インプラント治療をお願いする歯科医師の判断基準
不幸にも自身の歯を失うことになった場合、その喪失感もあいまってインプラント治療に対する希望や期待感で一杯になると思います。ただでさえ難しいインプラントの話を聞くと判断が鈍くなってしまい安易に治療を受けてしまう傾向にあるようです。最近では国民生活センターでもインプラント治療に注意喚起を促しております。
インプラントは意図的に健康な骨に埋め込まれる治療なので、必要な医学的知識と通常の歯科治療の経験を経た上で、且つインプラントの知識と技術を習得している歯科医師かどうかを判断しないといけません。
◆具体的な判断ポイント
術前の手術によるリスクや合併症、不具合等の説明をされた上で、できれば書面でも同じ内容をもらえるといいでしょう。下記のポイントについても説明があると尚いいでしょう。
・定期検診が欠かせないこと
・インプラントの平均寿命
・撤去することになる可能性
また下記について質問があるといいでしょう。これらはハイリスク事項なので必須項目と言えます。
・術前のCT検査
・今の健康状態や服薬状態
・過去の病気、疾患
そして治療方法の説明です。患者さんも具体的なことを説明されてもよくわからないと思いますので、要点をしっかりと説明してもらえるかどうかがポイントです。
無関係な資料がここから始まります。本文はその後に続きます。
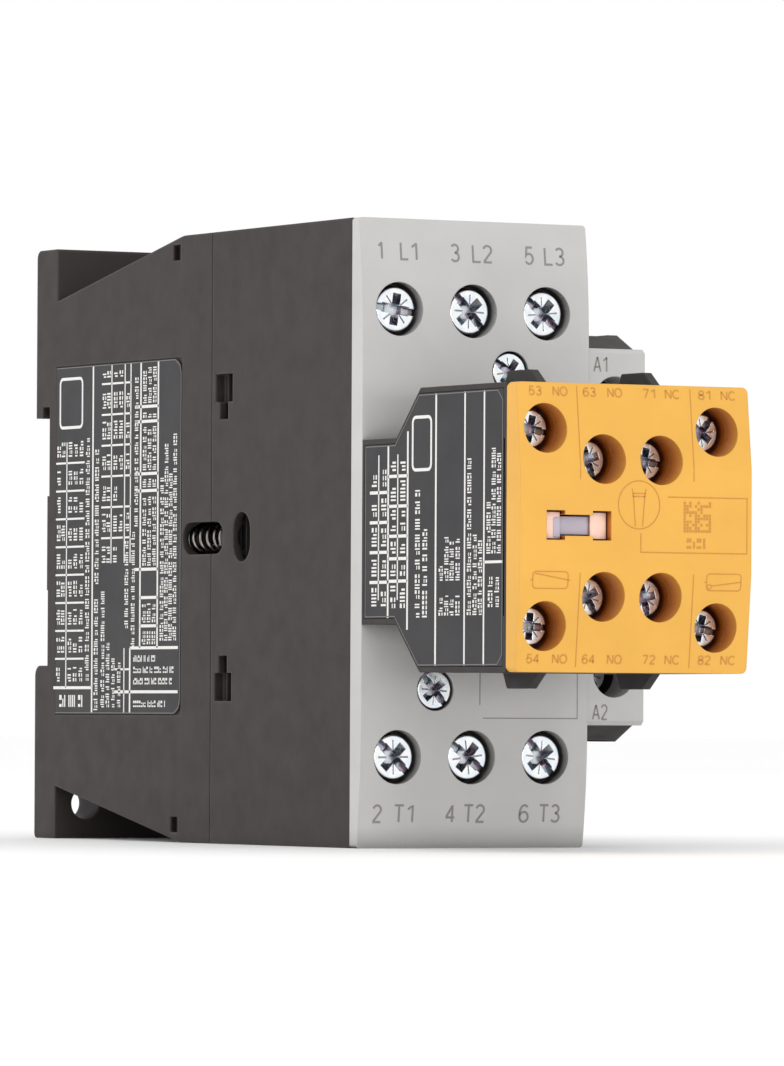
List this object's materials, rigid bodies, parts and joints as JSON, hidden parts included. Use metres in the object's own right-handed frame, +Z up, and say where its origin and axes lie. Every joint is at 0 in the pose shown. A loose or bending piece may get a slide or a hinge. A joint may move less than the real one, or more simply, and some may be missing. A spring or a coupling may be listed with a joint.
{
  "type": "din rail contactor",
  "caption": "Box-shaped power contactor for a mounting rail, with a stepped auxiliary contact block on its front, screw terminals and a sprung rail latch.",
  "frame": {"origin": "middle of the rail seat, on the plane that the rail's front face bears on, at the body's mid width and mid height", "axes": "+Y towards the wall, so the front faces -Y; +Z up when mounted; +X to the right seen from the front"},
  "size_m": [0.045, 0.1397, 0.085],
  "materials": {
    "housing_grey": "moulded, fine matte texture",
    "cover_grey": "moulded, satin",
    "aux_black": "moulded, fine matte texture",
    "cover_yellow": "moulded, satin",
    "label_black": "printed film, white print",
    "zinc_plated": "bright zinc plating",
    "plated_steel": "nickel plated, satin",
    "spring_steel": "drawn wire",
    "core_steel": "stacked sheets, ground pole faces",
    "copper": "plain copper",
    "silver_tip": "silver alloy",
    "bobbin_white": "moulded",
    "carrier_dark": "moulded",
    "rubber_black": "moulded",
    "indicator_cream": "moulded",
    "indicator_lavender": "moulded",
    "latch_grey": "moulded"
  },
  "bodies": {
    "housing": {"base_housing": "housing_grey", "upper_housing": "housing_grey", "front_cover": "cover_grey", "coil_terminal_cover": "cover_grey", "type_label": "label_black", "housing_screws": "zinc_plated", "rail_latch_spring": "spring_steel", "core_buffer": "rubber_black", "fixed_core": "core_steel", "shading_rings": "copper", "coil_bobbin": "bobbin_white", "coil_winding": "copper", "coil_terminals": "plated_steel", "coil_terminal_clamps": "plated_steel", "coil_terminal_screws": "zinc_plated", "line_contacts": "copper", "load_contacts": "copper", "fixed_contact_tips": "silver_tip", "main_terminal_cages": "plated_steel", "main_terminal_screws": "zinc_plated", "arc_chute_plates": "plated_steel", "return_spring_left": "spring_steel", "return_spring_right": "spring_steel", "aux_housing": "aux_black", "aux_side_label": "label_black", "aux_cover": "cover_yellow", "aux_no_contacts": "copper", "aux_nc_contacts": "copper", "aux_fixed_tips": "silver_tip", "aux_terminal_clamps": "plated_steel", "aux_terminal_screws": "zinc_plated"},
    "carrier": {"contact_carrier": "carrier_dark", "armature": "core_steel", "armature_pin": "spring_steel", "armature_pad": "rubber_black", "contact_springs": "spring_steel"},
    "main_bridges": {"moving_bridge_1": "copper", "moving_bridge_2": "copper", "moving_bridge_3": "copper", "moving_contact_tips": "silver_tip"},
    "aux_slider": {"aux_slider": "carrier_dark", "indicator_slide": "indicator_cream", "indicator_insert": "indicator_lavender", "aux_no_springs": "spring_steel", "aux_nc_springs": "spring_steel"},
    "aux_bridges": {"aux_no_bridges": "copper", "aux_nc_bridges": "copper", "aux_moving_tips": "silver_tip"},
    "rail_latch": {"rail_latch": "latch_grey"}
  },
  "joints": [
    {"name": "carrier_travel", "type": "slide", "parent": "housing", "child": "carrier", "axis": [0, 1, 0], "range_m": [0, 0.005], "stiffness_N_per_m": 800, "springref_m": -0.006, "deforming": ["return_spring_left", "return_spring_right"]},
    {"name": "bridge_lag", "type": "slide", "parent": "carrier", "child": "main_bridges", "axis": [0, 1, 0], "range_m": [-0.0018, 0], "deforming": ["contact_springs"]},
    {"name": "aux_travel", "type": "slide", "parent": "housing", "child": "aux_slider", "axis": [0, 1, 0], "range_m": [0, 0.005]},
    {"name": "aux_bridge_lag", "type": "slide", "parent": "aux_slider", "child": "aux_bridges", "axis": [0, 1, 0], "range_m": [-0.0018, 0], "deforming": ["aux_no_springs", "aux_nc_springs"]},
    {"name": "latch_pull", "type": "slide", "parent": "housing", "child": "rail_latch", "axis": [0, 0, -1], "range_m": [0, 0.0042], "stiffness_N_per_m": 500, "springref_m": -0.004, "deforming": ["rail_latch_spring"]}
  ],
  "couplings": [
    {"joint": "bridge_lag", "follows": "carrier_travel", "ratio": -0.36},
    {"joint": "aux_travel", "follows": "carrier_travel", "ratio": 1},
    {"joint": "aux_bridge_lag", "follows": "carrier_travel", "ratio": -0.36}
  ]
}
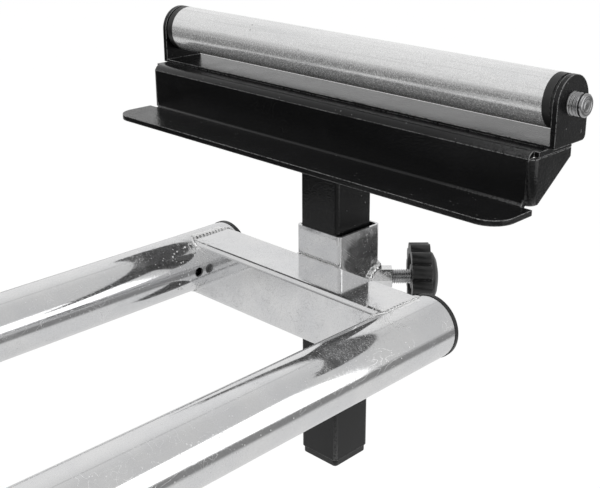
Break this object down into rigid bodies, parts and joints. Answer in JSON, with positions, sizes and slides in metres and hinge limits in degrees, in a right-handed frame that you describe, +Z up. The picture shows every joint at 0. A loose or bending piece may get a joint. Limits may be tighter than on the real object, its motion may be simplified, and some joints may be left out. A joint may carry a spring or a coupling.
{
  "type": "miter saw stand",
  "caption": "Folding saw stand with telescoping plated tube ends, each carrying a height adjustable work roller on a clamped square post.",
  "frame": {"origin": "on the floor under the middle of the stand's bounding box", "axes": "+X along the stand towards the pictured end, +Y towards the rear, +Z up"},
  "size_m": [2.0084, 0.6606, 0.9472],
  "materials": {
    "black_powder_coat": "semi-gloss black powder coat with slight orange peel",
    "bright_plating": "bright zinc plating, mirror-like with drawing lines and weld stains",
    "galvanised_roller": "satin galvanised steel with a mottled spangle",
    "zinc_fittings": "zinc plated machined steel",
    "black_plastic": "moulded black plastic, low sheen",
    "rubber": "matt black rubber",
    "brass": "plain turned brass"
  },
  "bodies": {
    "frame": {"main_tube_front": "black_powder_coat", "main_tube_rear": "black_powder_coat", "frame_crossmember_right": "black_powder_coat", "frame_crossmember_left": "black_powder_coat", "guide_bushes": "black_plastic", "lock_forks": "zinc_fittings", "lock_shoes": "brass", "leg_brackets": "black_powder_coat", "leg_bolts": "zinc_fittings"},
    "leg_front_right": {"leg_front_right": "black_powder_coat", "foot_front_right": "rubber"},
    "leg_lever_front_right": {"leg_lever_front_right": "zinc_fittings"},
    "leg_rear_right": {"leg_rear_right": "black_powder_coat", "foot_rear_right": "rubber"},
    "leg_lever_rear_right": {"leg_lever_rear_right": "zinc_fittings"},
    "leg_front_left": {"leg_front_left": "black_powder_coat", "foot_front_left": "rubber"},
    "leg_lever_front_left": {"leg_lever_front_left": "zinc_fittings"},
    "leg_rear_left": {"leg_rear_left": "black_powder_coat", "foot_rear_left": "rubber"},
    "leg_lever_rear_left": {"leg_lever_rear_left": "zinc_fittings"},
    "rail_right": {"mount_rail_right": "black_powder_coat"},
    "extension_right": {"extension_tube_front_right": "bright_plating", "extension_tube_rear_right": "bright_plating", "end_crossbar_right": "bright_plating", "post_sleeve_right": "bright_plating", "clamp_nut_right": "bright_plating", "tube_end_caps_right": "black_plastic"},
    "support_right": {"support_post_right": "black_powder_coat", "post_plug_right": "black_plastic", "roller_bracket_right": "black_powder_coat", "head_plate_right": "black_powder_coat", "roller_ears_right": "black_powder_coat", "roller_axle_right": "zinc_fittings"},
    "roller_right": {"roller_tube_right": "galvanised_roller", "roller_end_caps_right": "black_plastic"},
    "clamp_pad_right": {"clamp_pad_right": "brass"},
    "clamp_knob_right": {"clamp_screw_right": "zinc_fittings", "clamp_knob_right": "black_plastic"},
    "lock_lever_right": {"lock_lever_right": "black_plastic"},
    "rail_left": {"mount_rail_left": "black_powder_coat"},
    "extension_left": {"extension_tube_front_left": "bright_plating", "extension_tube_rear_left": "bright_plating", "end_crossbar_left": "bright_plating", "post_sleeve_left": "bright_plating", "clamp_nut_left": "bright_plating", "tube_end_caps_left": "black_plastic"},
    "support_left": {"support_post_left": "black_powder_coat", "post_plug_left": "black_plastic", "roller_bracket_left": "black_powder_coat", "head_plate_left": "black_powder_coat", "roller_ears_left": "black_powder_coat", "roller_axle_left": "zinc_fittings"},
    "roller_left": {"roller_tube_left": "galvanised_roller", "roller_end_caps_left": "black_plastic"},
    "clamp_pad_left": {"clamp_pad_left": "brass"},
    "clamp_knob_left": {"clamp_screw_left": "zinc_fittings", "clamp_knob_left": "black_plastic"},
    "lock_lever_left": {"lock_lever_left": "black_plastic"}
  },
  "joints": [
    {"name": "leg_fold_front_right", "type": "hinge", "parent": "frame", "child": "leg_front_right", "pos_m": [0.4, -0.14691, 0.69431], "axis": [0, 0.9744, -0.225], "range_deg": [0, 100]},
    {"name": "leg_lever_swing_front_right", "type": "hinge", "parent": "frame", "child": "leg_lever_front_right", "pos_m": [0.4, -0.17731, 0.70133], "axis": [-1, 0, 0], "range_deg": [0, 100]},
    {"name": "leg_fold_rear_right", "type": "hinge", "parent": "frame", "child": "leg_rear_right", "pos_m": [0.4, 0.10598, 0.68486], "axis": [0, 0.9744, 0.225], "range_deg": [0, 100]},
    {"name": "leg_lever_swing_rear_right", "type": "hinge", "parent": "frame", "child": "leg_lever_rear_right", "pos_m": [0.4, 0.13639, 0.69188], "axis": [1, 0, 0], "range_deg": [0, 100]},
    {"name": "leg_fold_front_left", "type": "hinge", "parent": "frame", "child": "leg_front_left", "pos_m": [-0.4, -0.10598, 0.68486], "axis": [0, -0.9744, 0.225], "range_deg": [0, 100]},
    {"name": "leg_lever_swing_front_left", "type": "hinge", "parent": "frame", "child": "leg_lever_front_left", "pos_m": [-0.4, -0.13639, 0.69188], "axis": [-1, 0, 0], "range_deg": [0, 100]},
    {"name": "leg_fold_rear_left", "type": "hinge", "parent": "frame", "child": "leg_rear_left", "pos_m": [-0.4, 0.14691, 0.69431], "axis": [0, -0.9744, -0.225], "range_deg": [0, 100]},
    {"name": "leg_lever_swing_rear_left", "type": "hinge", "parent": "frame", "child": "leg_lever_rear_left", "pos_m": [-0.4, 0.17731, 0.70133], "axis": [1, 0, 0], "range_deg": [0, 100]},
    {"name": "rail_slide_right", "type": "slide", "parent": "frame", "child": "rail_right", "axis": [1, 0, 0], "range_m": [-0.12, 0.12]},
    {"name": "extension_slide_right", "type": "slide", "parent": "frame", "child": "extension_right", "axis": [1, 0, 0], "range_m": [-0.345, 0]},
    {"name": "support_height_right", "type": "slide", "parent": "extension_right", "child": "support_right", "axis": [0, 0, 1], "range_m": [-0.055, 0.12]},
    {"name": "roller_spin_right", "type": "hinge", "parent": "support_right", "child": "roller_right", "pos_m": [0.9394, 0, 0.9282], "axis": [0, 1, 0], "continuous": true},
    {"name": "clamp_advance_right", "type": "slide", "parent": "extension_right", "child": "clamp_pad_right", "axis": [0.7071, -0.7071, 0], "range_m": [0, 0.0035]},
    {"name": "clamp_knob_turn_right", "type": "hinge", "parent": "clamp_pad_right", "child": "clamp_knob_right", "pos_m": [0.97418, -0.04243, 0.75], "axis": [0.7071, -0.7071, 0], "range_deg": [0, 720]},
    {"name": "lock_lever_swing_right", "type": "hinge", "parent": "frame", "child": "lock_lever_right", "pos_m": [0.455, -0.1555, 0.75], "axis": [-1, 0, 0], "range_deg": [0, 110]},
    {"name": "rail_slide_left", "type": "slide", "parent": "frame", "child": "rail_left", "axis": [1, 0, 0], "range_m": [-0.12, 0.12]},
    {"name": "extension_slide_left", "type": "slide", "parent": "frame", "child": "extension_left", "axis": [-1, 0, 0], "range_m": [-0.345, 0]},
    {"name": "support_height_left", "type": "slide", "parent": "extension_left", "child": "support_left", "axis": [0, 0, 1], "range_m": [-0.055, 0.12]},
    {"name": "roller_spin_left", "type": "hinge", "parent": "support_left", "child": "roller_left", "pos_m": [-0.9394, 0, 0.9282], "axis": [0, 1, 0], "continuous": true},
    {"name": "clamp_advance_left", "type": "slide", "parent": "extension_left", "child": "clamp_pad_left", "axis": [-0.7071, 0.7071, 0], "range_m": [0, 0.0035]},
    {"name": "clamp_knob_turn_left", "type": "hinge", "parent": "clamp_pad_left", "child": "clamp_knob_left", "pos_m": [-0.97418, 0.04243, 0.75], "axis": [-0.7071, 0.7071, 0], "range_deg": [0, 720]},
    {"name": "lock_lever_swing_left", "type": "hinge", "parent": "frame", "child": "lock_lever_left", "pos_m": [-0.455, 0.1555, 0.75], "axis": [1, 0, 0], "range_deg": [0, 110]}
  ],
  "couplings": [
    {"joint": "clamp_knob_turn_right", "follows": "clamp_advance_right", "rad_per_m": 3590.4},
    {"joint": "clamp_knob_turn_left", "follows": "clamp_advance_left", "rad_per_m": 3590.4}
  ]
}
下記についての説明は最低限聞いて理解しておく必要があるでしょう。
・手術は2回あること
・手術後の痛みや不具合等についての説明
・歯が入るまでの期間等
少しでも治療に対して不安等や疑問があれば担当医に聞くことが良いと思います。聞きづらい時はセカンドオピニオンで他の医院を受診するのも必要なことではないかと思います。
◆インプラントを受けた歯科医院が閉院、転院してしまった場合は?
インプラントは定期的なメンテンナスが必要です。また人工歯の部分がかけたり壊れたりすることも想定されます。しかしさまざまな要因で治療した医院でメンテナンスが受けられない事態が想定されます。
その場合は治療を受けた際にインプラント体の製造番号の情報提供を受けておくことが必要です。メーカーによって治療器具が違うためメインテナンスや再治療が行えない事態が多々あるようです。
術前の説明の際に治療後に教えて欲しい旨を伝えると担当医とも治療がスムーズに行えるでしょう。
上記を参考にしっかりと診査診断をし、術前に信頼関係を構築できる医師にインプラント治療をお願いすると良好な治療経過を得ることができると思います。